The PLPA and libtopology projects have merged to form the new Portable Hardware Locality (hwloc) project. hwloc therefore represents the evolution of both projects. PLPA distributions will continue to be available, but the software is not likely will not evolve. All future work is being done on hwloc.


Current stable version:

The Portable Linux Processor Affinity (PLPA) library does the following, regardless of your Linux distribution, kernel version, and GLibc version:

  • Provide consistent behavior
  • Provide binary compatibility of processor affinity
  • Provide a common API and set of abstractions

PLPA is an attempt to solve the problem that there are multiple API's for processor affinity within Linux. Specifically, the functions sched_setaffinity() and sched_getaffinity() have numbers and types of parameters depending on your Linux vendor and/or version of GLibc. This is quite problematic for applications attempting to use processor affinity in Linux for compile-time, link-time, and run-time reasons.

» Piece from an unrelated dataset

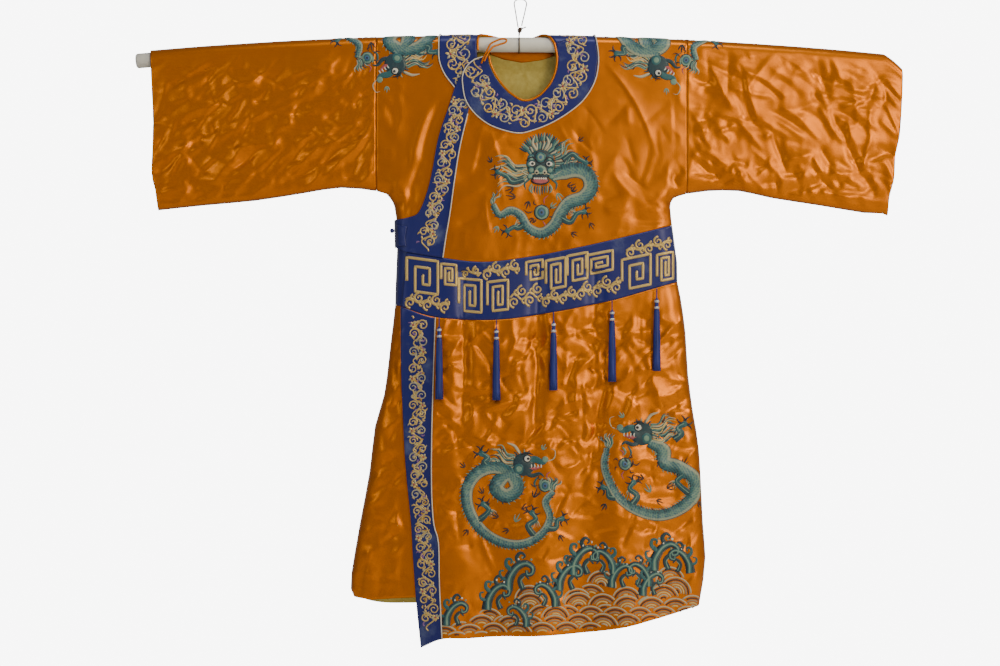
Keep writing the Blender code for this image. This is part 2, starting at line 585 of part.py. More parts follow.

The PLPA provides a single processor affinity API that developers can write to in order to get both consistent behavior and binary compatibility across different Linux installations (assuming that you have an executable that is otherwise binary Linux portable, of course).

This library was developed by the Open MPI team as a standalone project that can be used by the Linux community. Specifically: it is distributed independently of Open MPI and does not require any part of Open MPI for its compile-, link-, or run-time functionality.